**Direction:**
Extract every line of the material below and reproduce it faithfully.

Entries with parts and joints:
####################

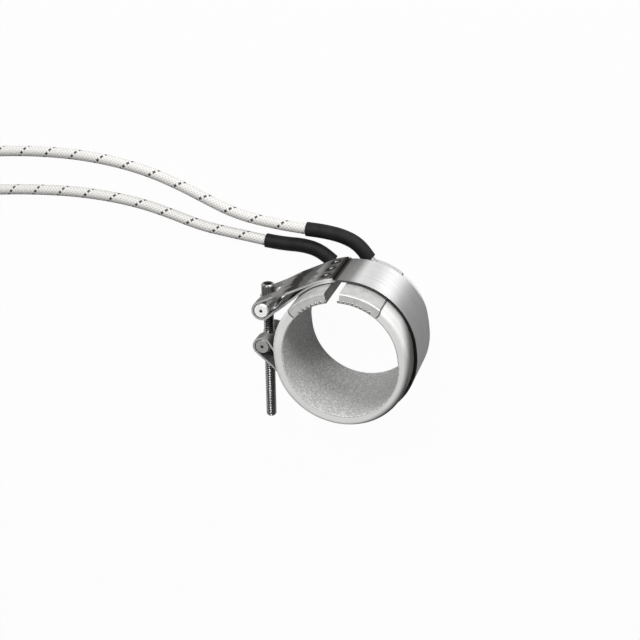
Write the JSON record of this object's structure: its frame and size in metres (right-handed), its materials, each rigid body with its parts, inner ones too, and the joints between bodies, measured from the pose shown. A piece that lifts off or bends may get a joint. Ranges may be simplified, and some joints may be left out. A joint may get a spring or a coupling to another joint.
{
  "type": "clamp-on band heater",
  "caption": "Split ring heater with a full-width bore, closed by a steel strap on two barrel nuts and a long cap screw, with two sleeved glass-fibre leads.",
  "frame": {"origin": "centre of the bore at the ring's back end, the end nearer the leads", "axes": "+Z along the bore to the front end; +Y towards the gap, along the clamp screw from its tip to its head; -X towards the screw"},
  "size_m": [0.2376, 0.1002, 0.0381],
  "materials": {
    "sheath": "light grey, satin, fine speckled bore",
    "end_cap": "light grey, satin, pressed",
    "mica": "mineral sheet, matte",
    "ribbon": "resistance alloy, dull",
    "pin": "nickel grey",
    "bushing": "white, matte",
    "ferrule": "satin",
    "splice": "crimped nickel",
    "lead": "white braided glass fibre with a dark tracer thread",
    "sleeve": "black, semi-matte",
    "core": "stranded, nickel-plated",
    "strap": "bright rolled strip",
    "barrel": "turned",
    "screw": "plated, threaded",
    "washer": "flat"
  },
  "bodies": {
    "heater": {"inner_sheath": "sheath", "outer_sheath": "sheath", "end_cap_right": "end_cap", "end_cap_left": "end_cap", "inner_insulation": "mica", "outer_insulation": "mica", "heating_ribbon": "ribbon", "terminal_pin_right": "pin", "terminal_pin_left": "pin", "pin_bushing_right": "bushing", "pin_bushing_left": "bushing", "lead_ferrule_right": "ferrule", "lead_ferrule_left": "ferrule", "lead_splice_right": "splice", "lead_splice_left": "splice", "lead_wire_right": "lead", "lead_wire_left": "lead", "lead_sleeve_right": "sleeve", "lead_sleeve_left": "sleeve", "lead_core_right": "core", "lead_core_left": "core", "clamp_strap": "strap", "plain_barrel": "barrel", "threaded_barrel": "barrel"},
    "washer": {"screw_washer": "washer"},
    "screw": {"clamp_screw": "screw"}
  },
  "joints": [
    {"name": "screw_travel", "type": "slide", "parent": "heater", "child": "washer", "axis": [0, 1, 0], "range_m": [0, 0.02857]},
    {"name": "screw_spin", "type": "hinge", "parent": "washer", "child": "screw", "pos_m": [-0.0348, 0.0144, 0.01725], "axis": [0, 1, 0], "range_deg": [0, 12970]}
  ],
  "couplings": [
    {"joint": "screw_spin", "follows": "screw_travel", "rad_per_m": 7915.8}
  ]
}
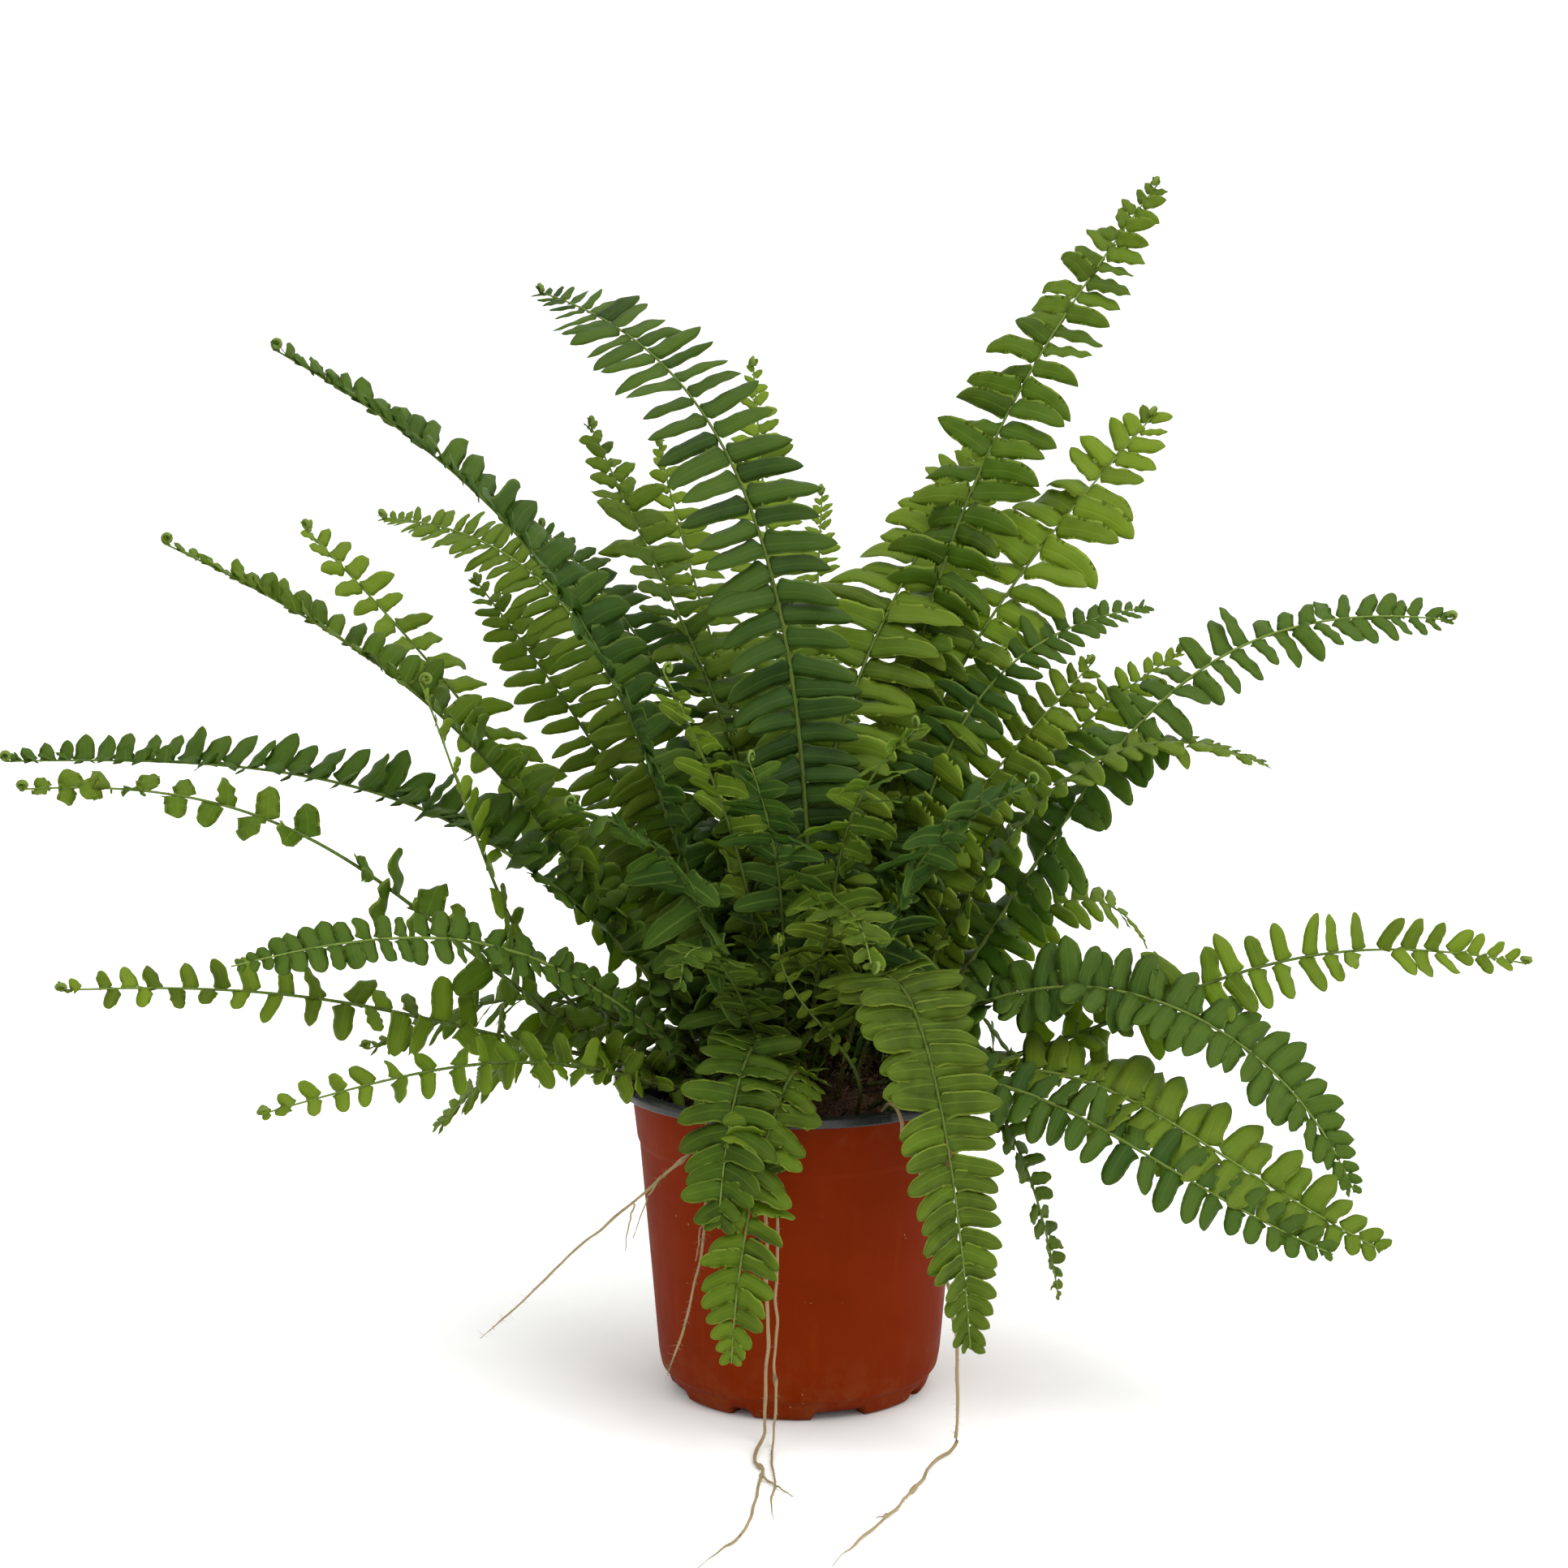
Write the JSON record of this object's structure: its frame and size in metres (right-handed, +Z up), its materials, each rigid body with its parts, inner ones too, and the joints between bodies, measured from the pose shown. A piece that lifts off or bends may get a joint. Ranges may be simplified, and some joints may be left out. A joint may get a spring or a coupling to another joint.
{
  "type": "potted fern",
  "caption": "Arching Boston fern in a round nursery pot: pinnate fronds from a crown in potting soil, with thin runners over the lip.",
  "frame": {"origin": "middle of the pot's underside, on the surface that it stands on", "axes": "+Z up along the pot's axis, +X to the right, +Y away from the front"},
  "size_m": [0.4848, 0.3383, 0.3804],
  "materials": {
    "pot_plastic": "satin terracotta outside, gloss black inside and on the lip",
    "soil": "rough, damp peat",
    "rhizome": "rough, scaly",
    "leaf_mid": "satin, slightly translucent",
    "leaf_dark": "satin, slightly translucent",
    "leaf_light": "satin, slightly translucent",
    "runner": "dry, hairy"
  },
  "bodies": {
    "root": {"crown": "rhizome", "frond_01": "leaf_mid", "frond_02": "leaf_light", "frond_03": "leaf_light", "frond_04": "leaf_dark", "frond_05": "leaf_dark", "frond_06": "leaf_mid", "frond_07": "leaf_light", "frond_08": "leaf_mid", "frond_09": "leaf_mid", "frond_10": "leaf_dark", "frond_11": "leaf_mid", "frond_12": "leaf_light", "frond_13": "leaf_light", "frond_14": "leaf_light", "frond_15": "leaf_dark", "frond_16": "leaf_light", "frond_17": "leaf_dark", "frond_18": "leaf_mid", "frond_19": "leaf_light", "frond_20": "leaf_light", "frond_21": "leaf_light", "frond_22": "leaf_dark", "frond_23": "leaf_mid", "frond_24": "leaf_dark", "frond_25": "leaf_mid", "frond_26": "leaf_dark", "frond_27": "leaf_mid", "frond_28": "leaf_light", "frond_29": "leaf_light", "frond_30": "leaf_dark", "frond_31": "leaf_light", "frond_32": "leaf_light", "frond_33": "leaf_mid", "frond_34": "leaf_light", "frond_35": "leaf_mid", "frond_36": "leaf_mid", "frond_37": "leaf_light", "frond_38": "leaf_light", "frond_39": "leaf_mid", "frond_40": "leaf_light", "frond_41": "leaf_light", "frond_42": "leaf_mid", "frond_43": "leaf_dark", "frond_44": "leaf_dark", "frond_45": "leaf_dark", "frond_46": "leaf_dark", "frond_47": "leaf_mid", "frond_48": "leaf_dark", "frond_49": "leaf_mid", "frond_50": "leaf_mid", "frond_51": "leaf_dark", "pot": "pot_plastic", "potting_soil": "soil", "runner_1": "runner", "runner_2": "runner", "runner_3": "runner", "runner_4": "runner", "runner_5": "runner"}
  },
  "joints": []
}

####################

**Correct result:**
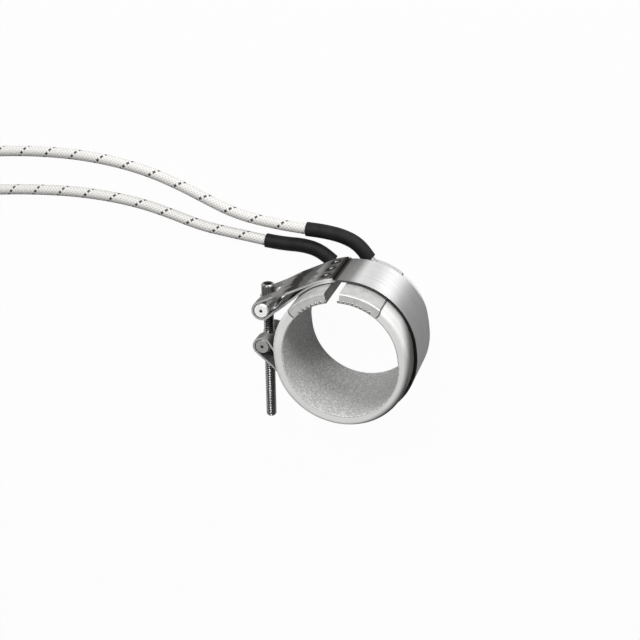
Write the JSON record of this object's structure: its frame and size in metres (right-handed), its materials, each rigid body with its parts, inner ones too, and the joints between bodies, measured from the pose shown. A piece that lifts off or bends may get a joint. Ranges may be simplified, and some joints may be left out. A joint may get a spring or a coupling to another joint.
{
  "type": "clamp-on band heater",
  "caption": "Split ring heater with a full-width bore, closed by a steel strap on two barrel nuts and a long cap screw, with two sleeved glass-fibre leads.",
  "frame": {"origin": "centre of the bore at the ring's back end, the end nearer the leads", "axes": "+Z along the bore to the front end; +Y towards the gap, along the clamp screw from its tip to its head; -X towards the screw"},
  "size_m": [0.2376, 0.1002, 0.0381],
  "materials": {
    "sheath": "light grey, satin, fine speckled bore",
    "end_cap": "light grey, satin, pressed",
    "mica": "mineral sheet, matte",
    "ribbon": "resistance alloy, dull",
    "pin": "nickel grey",
    "bushing": "white, matte",
    "ferrule": "satin",
    "splice": "crimped nickel",
    "lead": "white braided glass fibre with a dark tracer thread",
    "sleeve": "black, semi-matte",
    "core": "stranded, nickel-plated",
    "strap": "bright rolled strip",
    "barrel": "turned",
    "screw": "plated, threaded",
    "washer": "flat"
  },
  "bodies": {
    "heater": {"inner_sheath": "sheath", "outer_sheath": "sheath", "end_cap_right": "end_cap", "end_cap_left": "end_cap", "inner_insulation": "mica", "outer_insulation": "mica", "heating_ribbon": "ribbon", "terminal_pin_right": "pin", "terminal_pin_left": "pin", "pin_bushing_right": "bushing", "pin_bushing_left": "bushing", "lead_ferrule_right": "ferrule", "lead_ferrule_left": "ferrule", "lead_splice_right": "splice", "lead_splice_left": "splice", "lead_wire_right": "lead", "lead_wire_left": "lead", "lead_sleeve_right": "sleeve", "lead_sleeve_left": "sleeve", "lead_core_right": "core", "lead_core_left": "core", "clamp_strap": "strap", "plain_barrel": "barrel", "threaded_barrel": "barrel"},
    "washer": {"screw_washer": "washer"},
    "screw": {"clamp_screw": "screw"}
  },
  "joints": [
    {"name": "screw_travel", "type": "slide", "parent": "heater", "child": "washer", "axis": [0, 1, 0], "range_m": [0, 0.02857]},
    {"name": "screw_spin", "type": "hinge", "parent": "washer", "child": "screw", "pos_m": [-0.0348, 0.0144, 0.01725], "axis": [0, 1, 0], "range_deg": [0, 12970]}
  ],
  "couplings": [
    {"joint": "screw_spin", "follows": "screw_travel", "rad_per_m": 7915.8}
  ]
}
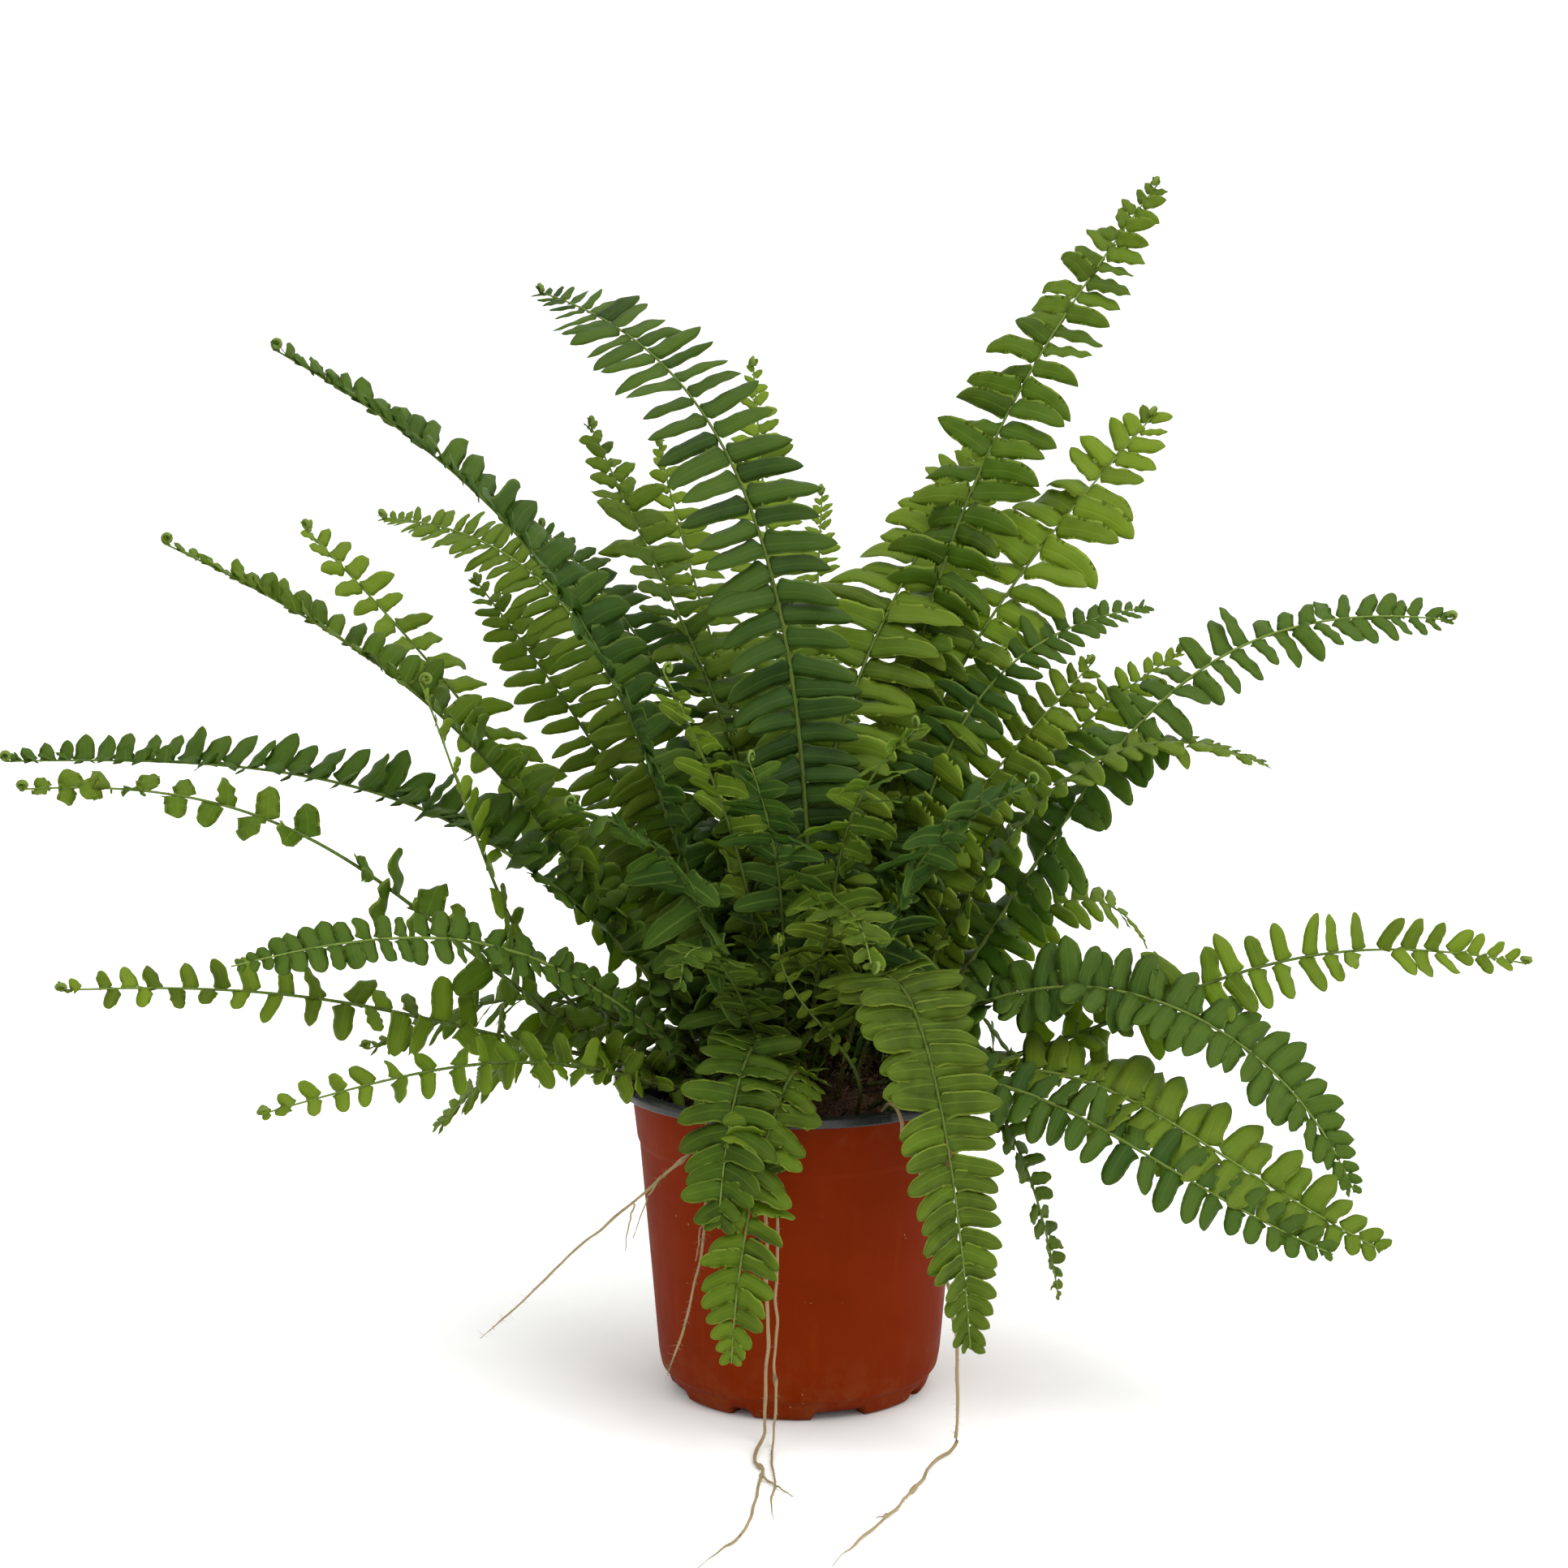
Write the JSON record of this object's structure: its frame and size in metres (right-handed, +Z up), its materials, each rigid body with its parts, inner ones too, and the joints between bodies, measured from the pose shown. A piece that lifts off or bends may get a joint. Ranges may be simplified, and some joints may be left out. A joint may get a spring or a coupling to another joint.
{
  "type": "potted fern",
  "caption": "Arching Boston fern in a round nursery pot: pinnate fronds from a crown in potting soil, with thin runners over the lip.",
  "frame": {"origin": "middle of the pot's underside, on the surface that it stands on", "axes": "+Z up along the pot's axis, +X to the right, +Y away from the front"},
  "size_m": [0.4848, 0.3383, 0.3804],
  "materials": {
    "pot_plastic": "satin terracotta outside, gloss black inside and on the lip",
    "soil": "rough, damp peat",
    "rhizome": "rough, scaly",
    "leaf_mid": "satin, slightly translucent",
    "leaf_dark": "satin, slightly translucent",
    "leaf_light": "satin, slightly translucent",
    "runner": "dry, hairy"
  },
  "bodies": {
    "root": {"crown": "rhizome", "frond_01": "leaf_mid", "frond_02": "leaf_light", "frond_03": "leaf_light", "frond_04": "leaf_dark", "frond_05": "leaf_dark", "frond_06": "leaf_mid", "frond_07": "leaf_light", "frond_08": "leaf_mid", "frond_09": "leaf_mid", "frond_10": "leaf_dark", "frond_11": "leaf_mid", "frond_12": "leaf_light", "frond_13": "leaf_light", "frond_14": "leaf_light", "frond_15": "leaf_dark", "frond_16": "leaf_light", "frond_17": "leaf_dark", "frond_18": "leaf_mid", "frond_19": "leaf_light", "frond_20": "leaf_light", "frond_21": "leaf_light", "frond_22": "leaf_dark", "frond_23": "leaf_mid", "frond_24": "leaf_dark", "frond_25": "leaf_mid", "frond_26": "leaf_dark", "frond_27": "leaf_mid", "frond_28": "leaf_light", "frond_29": "leaf_light", "frond_30": "leaf_dark", "frond_31": "leaf_light", "frond_32": "leaf_light", "frond_33": "leaf_mid", "frond_34": "leaf_light", "frond_35": "leaf_mid", "frond_36": "leaf_mid", "frond_37": "leaf_light", "frond_38": "leaf_light", "frond_39": "leaf_mid", "frond_40": "leaf_light", "frond_41": "leaf_light", "frond_42": "leaf_mid", "frond_43": "leaf_dark", "frond_44": "leaf_dark", "frond_45": "leaf_dark", "frond_46": "leaf_dark", "frond_47": "leaf_mid", "frond_48": "leaf_dark", "frond_49": "leaf_mid", "frond_50": "leaf_mid", "frond_51": "leaf_dark", "pot": "pot_plastic", "potting_soil": "soil", "runner_1": "runner", "runner_2": "runner", "runner_3": "runner", "runner_4": "runner", "runner_5": "runner"}
  },
  "joints": []
}